◆ **Material provided**
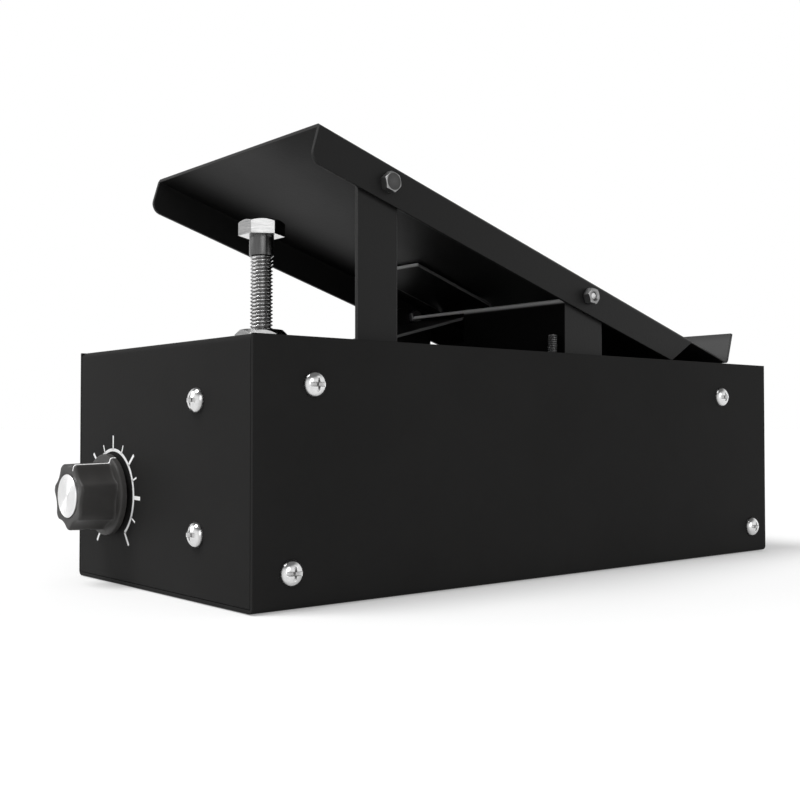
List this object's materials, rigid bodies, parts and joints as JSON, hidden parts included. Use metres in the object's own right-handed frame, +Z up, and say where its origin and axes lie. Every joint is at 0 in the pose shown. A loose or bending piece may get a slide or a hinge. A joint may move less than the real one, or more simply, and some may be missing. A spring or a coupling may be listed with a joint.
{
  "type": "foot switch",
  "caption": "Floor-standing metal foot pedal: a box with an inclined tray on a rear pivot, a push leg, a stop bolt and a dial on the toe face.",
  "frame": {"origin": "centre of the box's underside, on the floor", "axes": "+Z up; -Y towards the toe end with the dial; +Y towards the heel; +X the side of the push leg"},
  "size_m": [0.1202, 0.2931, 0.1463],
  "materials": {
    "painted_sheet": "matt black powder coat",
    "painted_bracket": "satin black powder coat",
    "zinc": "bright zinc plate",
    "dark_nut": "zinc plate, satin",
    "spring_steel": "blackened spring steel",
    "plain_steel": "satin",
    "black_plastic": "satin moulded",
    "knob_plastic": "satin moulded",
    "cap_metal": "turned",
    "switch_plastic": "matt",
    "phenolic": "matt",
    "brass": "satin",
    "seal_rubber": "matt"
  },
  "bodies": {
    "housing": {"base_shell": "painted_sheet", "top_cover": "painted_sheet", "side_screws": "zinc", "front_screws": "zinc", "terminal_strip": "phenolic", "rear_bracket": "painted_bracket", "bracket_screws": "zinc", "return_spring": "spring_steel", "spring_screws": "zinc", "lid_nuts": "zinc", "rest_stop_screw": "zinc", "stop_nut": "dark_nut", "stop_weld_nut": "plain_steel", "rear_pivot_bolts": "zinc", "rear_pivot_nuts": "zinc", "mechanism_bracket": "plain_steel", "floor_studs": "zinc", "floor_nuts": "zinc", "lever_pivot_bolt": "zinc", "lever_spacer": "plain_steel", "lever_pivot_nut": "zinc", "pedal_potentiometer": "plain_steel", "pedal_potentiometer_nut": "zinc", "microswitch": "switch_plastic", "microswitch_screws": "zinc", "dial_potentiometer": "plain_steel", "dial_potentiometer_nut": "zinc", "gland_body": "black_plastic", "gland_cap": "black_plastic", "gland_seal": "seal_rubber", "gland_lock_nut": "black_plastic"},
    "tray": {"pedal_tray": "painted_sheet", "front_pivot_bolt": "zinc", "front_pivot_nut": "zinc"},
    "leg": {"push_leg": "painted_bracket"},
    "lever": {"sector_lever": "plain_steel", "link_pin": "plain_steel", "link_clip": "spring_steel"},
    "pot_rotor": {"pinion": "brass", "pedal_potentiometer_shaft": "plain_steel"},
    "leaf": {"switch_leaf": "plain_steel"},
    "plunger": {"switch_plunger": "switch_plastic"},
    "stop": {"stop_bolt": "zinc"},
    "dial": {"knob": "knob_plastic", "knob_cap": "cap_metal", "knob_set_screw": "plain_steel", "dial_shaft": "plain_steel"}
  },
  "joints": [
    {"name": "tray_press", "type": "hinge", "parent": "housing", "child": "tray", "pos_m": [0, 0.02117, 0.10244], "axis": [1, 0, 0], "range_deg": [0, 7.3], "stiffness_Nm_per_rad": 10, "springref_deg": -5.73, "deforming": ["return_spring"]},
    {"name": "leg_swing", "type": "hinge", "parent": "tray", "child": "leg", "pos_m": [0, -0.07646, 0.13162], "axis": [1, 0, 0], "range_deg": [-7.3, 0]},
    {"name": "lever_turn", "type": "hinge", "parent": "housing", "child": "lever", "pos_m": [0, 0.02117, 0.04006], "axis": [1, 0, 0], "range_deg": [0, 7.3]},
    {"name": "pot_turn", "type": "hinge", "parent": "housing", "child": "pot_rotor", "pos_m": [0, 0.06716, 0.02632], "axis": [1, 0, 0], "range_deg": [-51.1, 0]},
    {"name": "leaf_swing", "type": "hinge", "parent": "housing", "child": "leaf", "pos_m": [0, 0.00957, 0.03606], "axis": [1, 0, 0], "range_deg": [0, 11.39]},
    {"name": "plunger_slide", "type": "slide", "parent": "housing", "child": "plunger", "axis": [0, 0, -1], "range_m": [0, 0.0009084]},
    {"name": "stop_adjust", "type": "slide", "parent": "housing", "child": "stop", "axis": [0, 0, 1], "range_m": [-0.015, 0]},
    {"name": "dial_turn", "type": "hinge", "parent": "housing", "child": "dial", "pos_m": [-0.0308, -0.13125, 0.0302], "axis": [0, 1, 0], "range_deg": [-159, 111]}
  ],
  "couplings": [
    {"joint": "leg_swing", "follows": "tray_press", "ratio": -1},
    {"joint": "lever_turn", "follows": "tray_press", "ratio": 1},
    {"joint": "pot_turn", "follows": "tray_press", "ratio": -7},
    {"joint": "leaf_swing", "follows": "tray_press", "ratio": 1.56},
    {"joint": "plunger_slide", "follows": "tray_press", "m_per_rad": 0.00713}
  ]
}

◆ **Exercise task**
Make an exact copy of all the data.

◆ **Answer to this problem**
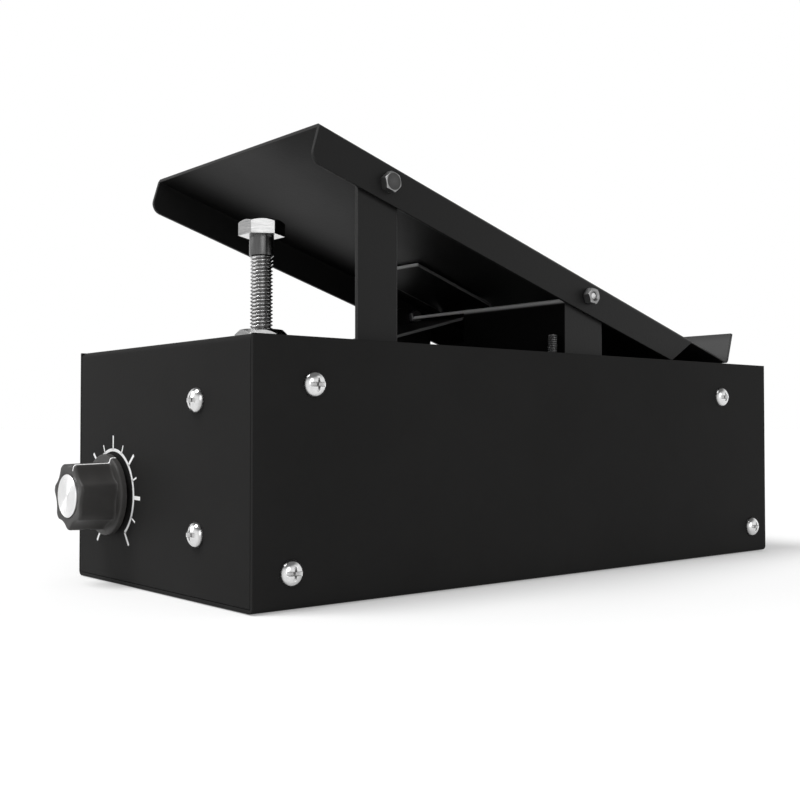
List this object's materials, rigid bodies, parts and joints as JSON, hidden parts included. Use metres in the object's own right-handed frame, +Z up, and say where its origin and axes lie. Every joint is at 0 in the pose shown. A loose or bending piece may get a slide or a hinge. A joint may move less than the real one, or more simply, and some may be missing. A spring or a coupling may be listed with a joint.
{
  "type": "foot switch",
  "caption": "Floor-standing metal foot pedal: a box with an inclined tray on a rear pivot, a push leg, a stop bolt and a dial on the toe face.",
  "frame": {"origin": "centre of the box's underside, on the floor", "axes": "+Z up; -Y towards the toe end with the dial; +Y towards the heel; +X the side of the push leg"},
  "size_m": [0.1202, 0.2931, 0.1463],
  "materials": {
    "painted_sheet": "matt black powder coat",
    "painted_bracket": "satin black powder coat",
    "zinc": "bright zinc plate",
    "dark_nut": "zinc plate, satin",
    "spring_steel": "blackened spring steel",
    "plain_steel": "satin",
    "black_plastic": "satin moulded",
    "knob_plastic": "satin moulded",
    "cap_metal": "turned",
    "switch_plastic": "matt",
    "phenolic": "matt",
    "brass": "satin",
    "seal_rubber": "matt"
  },
  "bodies": {
    "housing": {"base_shell": "painted_sheet", "top_cover": "painted_sheet", "side_screws": "zinc", "front_screws": "zinc", "terminal_strip": "phenolic", "rear_bracket": "painted_bracket", "bracket_screws": "zinc", "return_spring": "spring_steel", "spring_screws": "zinc", "lid_nuts": "zinc", "rest_stop_screw": "zinc", "stop_nut": "dark_nut", "stop_weld_nut": "plain_steel", "rear_pivot_bolts": "zinc", "rear_pivot_nuts": "zinc", "mechanism_bracket": "plain_steel", "floor_studs": "zinc", "floor_nuts": "zinc", "lever_pivot_bolt": "zinc", "lever_spacer": "plain_steel", "lever_pivot_nut": "zinc", "pedal_potentiometer": "plain_steel", "pedal_potentiometer_nut": "zinc", "microswitch": "switch_plastic", "microswitch_screws": "zinc", "dial_potentiometer": "plain_steel", "dial_potentiometer_nut": "zinc", "gland_body": "black_plastic", "gland_cap": "black_plastic", "gland_seal": "seal_rubber", "gland_lock_nut": "black_plastic"},
    "tray": {"pedal_tray": "painted_sheet", "front_pivot_bolt": "zinc", "front_pivot_nut": "zinc"},
    "leg": {"push_leg": "painted_bracket"},
    "lever": {"sector_lever": "plain_steel", "link_pin": "plain_steel", "link_clip": "spring_steel"},
    "pot_rotor": {"pinion": "brass", "pedal_potentiometer_shaft": "plain_steel"},
    "leaf": {"switch_leaf": "plain_steel"},
    "plunger": {"switch_plunger": "switch_plastic"},
    "stop": {"stop_bolt": "zinc"},
    "dial": {"knob": "knob_plastic", "knob_cap": "cap_metal", "knob_set_screw": "plain_steel", "dial_shaft": "plain_steel"}
  },
  "joints": [
    {"name": "tray_press", "type": "hinge", "parent": "housing", "child": "tray", "pos_m": [0, 0.02117, 0.10244], "axis": [1, 0, 0], "range_deg": [0, 7.3], "stiffness_Nm_per_rad": 10, "springref_deg": -5.73, "deforming": ["return_spring"]},
    {"name": "leg_swing", "type": "hinge", "parent": "tray", "child": "leg", "pos_m": [0, -0.07646, 0.13162], "axis": [1, 0, 0], "range_deg": [-7.3, 0]},
    {"name": "lever_turn", "type": "hinge", "parent": "housing", "child": "lever", "pos_m": [0, 0.02117, 0.04006], "axis": [1, 0, 0], "range_deg": [0, 7.3]},
    {"name": "pot_turn", "type": "hinge", "parent": "housing", "child": "pot_rotor", "pos_m": [0, 0.06716, 0.02632], "axis": [1, 0, 0], "range_deg": [-51.1, 0]},
    {"name": "leaf_swing", "type": "hinge", "parent": "housing", "child": "leaf", "pos_m": [0, 0.00957, 0.03606], "axis": [1, 0, 0], "range_deg": [0, 11.39]},
    {"name": "plunger_slide", "type": "slide", "parent": "housing", "child": "plunger", "axis": [0, 0, -1], "range_m": [0, 0.0009084]},
    {"name": "stop_adjust", "type": "slide", "parent": "housing", "child": "stop", "axis": [0, 0, 1], "range_m": [-0.015, 0]},
    {"name": "dial_turn", "type": "hinge", "parent": "housing", "child": "dial", "pos_m": [-0.0308, -0.13125, 0.0302], "axis": [0, 1, 0], "range_deg": [-159, 111]}
  ],
  "couplings": [
    {"joint": "leg_swing", "follows": "tray_press", "ratio": -1},
    {"joint": "lever_turn", "follows": "tray_press", "ratio": 1},
    {"joint": "pot_turn", "follows": "tray_press", "ratio": -7},
    {"joint": "leaf_swing", "follows": "tray_press", "ratio": 1.56},
    {"joint": "plunger_slide", "follows": "tray_press", "m_per_rad": 0.00713}
  ]
}